If \[a,a + d,a + 2d\] are in AP then \[2(a + d) = a + a + 2d\]
\[
  b\log a = \log {(a)^b} \\
  1 + {\log _{10}}a = \log_{10} (10a) \\
 \]
Step-by-step Solution:
We know that in an AP sum of first and third terms gives twice the second term, i.e., If \[a,a + d,a + 2d\] are in AP then \[2(a + d) = a + a + 2d\]
So, by using this formula on the terms \[1,{\log _{10}}\left( {{4^x} - 2} \right),{\log _{10}}\left( {{4^x} + (\dfrac{{18}}{5})} \right)\], we get
\[2{\log _{10}}\left( {{4^x} - 2} \right) = 1 + {\log _{10}}\left( {{4^x} + (\dfrac{{18}}{5})} \right)\]

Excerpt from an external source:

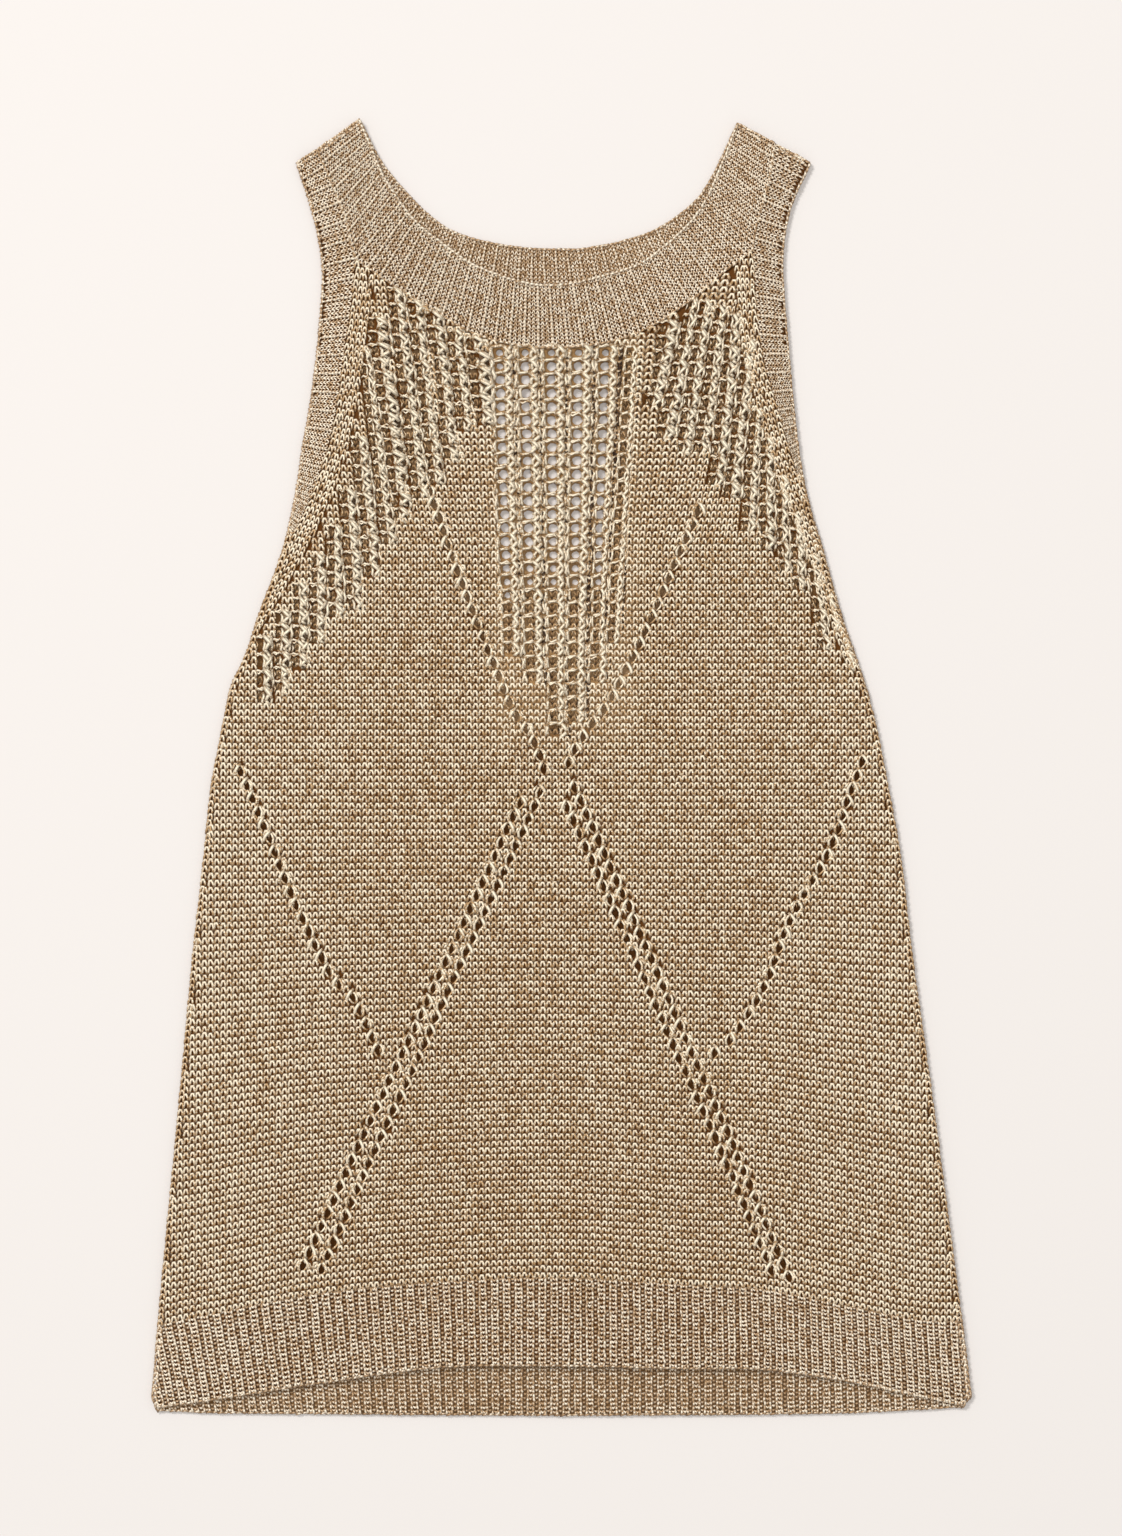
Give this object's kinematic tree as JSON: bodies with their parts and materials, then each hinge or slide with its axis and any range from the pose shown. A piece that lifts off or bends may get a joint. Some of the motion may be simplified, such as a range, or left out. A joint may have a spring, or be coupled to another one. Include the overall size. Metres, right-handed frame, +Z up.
{
  "type": "knit top",
  "caption": "Sleeveless metallic knit top laid flat, with a round ribbed neck, ribbed armholes, an openwork yoke, diagonal eyelet lines and a ribbed hem.",
  "frame": {"origin": "middle of the garment's outline, at the surface that its back lies on", "axes": "+Y from the hem towards the neck, +X to the right when its front is looked at from above with the neck up, +Z up out of the front"},
  "size_m": [0.4085, 0.6474, 0.0043],
  "materials": {
    "panel_knit": "openwork and plain knitting in a shiny gold-beige yarn",
    "rib_knit": "rib knitting in the same shiny gold-beige yarn"
  },
  "bodies": {
    "root": {"front": "panel_knit", "back": "panel_knit", "neckband_front": "rib_knit", "neckband_back": "rib_knit", "armhole_band_left_front": "rib_knit", "armhole_band_right_front": "rib_knit", "armhole_band_left_back": "rib_knit", "armhole_band_right_back": "rib_knit", "hem_front": "rib_knit", "hem_back": "rib_knit"}
  },
  "joints": []
}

On using the logarithmic formulae \[b\log a = \log {(a)^b}\], \[1 + {\log _{10}}a = \log_{10}(10a)\], we get
\[
  {\log _{10}}{\left( {{4^x} - 2} \right)^2} = 1 + {\log _{10}}\left( {{4^x} + (\dfrac{{18}}{5})} \right) \\
  {\log _{10}}{\left( {{4^x} - 2} \right)^2} = {\log _{10}}10\left( {{4^x} + (\dfrac{{18}}{5})} \right) \\
 \]
We know that if \[\log a = \log b\] then \[a = b\].
So, on using this, we get
\[
  {\left( {{4^x} - 2} \right)^2} = 10\left( {{4^x} + (\dfrac{{18}}{5})} \right) \\
  {16^x} - 4 \times {4^x} + 4 = 10 \times {4^x} + (\dfrac{{18}}{5}) \times 10 \\
  {16^x} - 14 \times {4^x} + 4 - 36 = 0 \\
 \]
On further solving, we get
\[
  {16^x} - 14 \times {4^x} - 32 = 0 \\
  {16^x} + 2 \times {4^x} - 16 \times {4^x} - 32 = 0 \\
  {4^x}({4^x} + 2) - 16({4^x} + 2) = 0 \\
  ({4^x} - 16)({4^x} + 2) = 0 \\
 \]
On equating each term with \[0\], we get
\[
  {4^x} + 2 = 0 \\
  {4^x} = - 2 \\
 \]
Through this value of \[x\] cannot be found out.
Also,
\[
  {4^x} - 16 = 0 \\
  {4^x} = 16 \\
  {4^x} = {4^2} \\
 \]
On comparing, we get
\[x = 2\]
On substituting, this value in the determinant \[\left| {\begin{array}{*{20}{c}}
  {2[x - \dfrac{1}{2}]}&{x - 1}&{{x^2}} \\
  1&0&x \\
  x&1&0
\end{array}} \right|\], we get
\[
  \left| {\begin{array}{*{20}{c}}
  {2[2 - \dfrac{1}{2}]}&{2 - 1}&{{2^2}} \\
  1&0&2 \\
  2&1&0
\end{array}} \right| = \left| {\begin{array}{*{20}{c}}
  {4 - 1}&1&4 \\
  1&0&2 \\
  2&1&0
\end{array}} \right| \\
   = \left| {\begin{array}{*{20}{c}}
  3&1&4 \\
  1&0&2 \\
  2&1&0
\end{array}} \right| \\
   = 3(0 - 2 \times 1) - 1(0 - 2 \times 2) + 4(1 \times 1 - 0) \\
   = 2 \\
 \]
Therefore the value of determinant is \[2\]

Note : Students generally make mistakes while using the property of Arithmetic Progression. Property of AP states that if \[a,a + d,a + 2d\] are in AP then \[2(a + d) = a + a + 2d\]. Students should this formula only to find the required values (here value of \[x\]).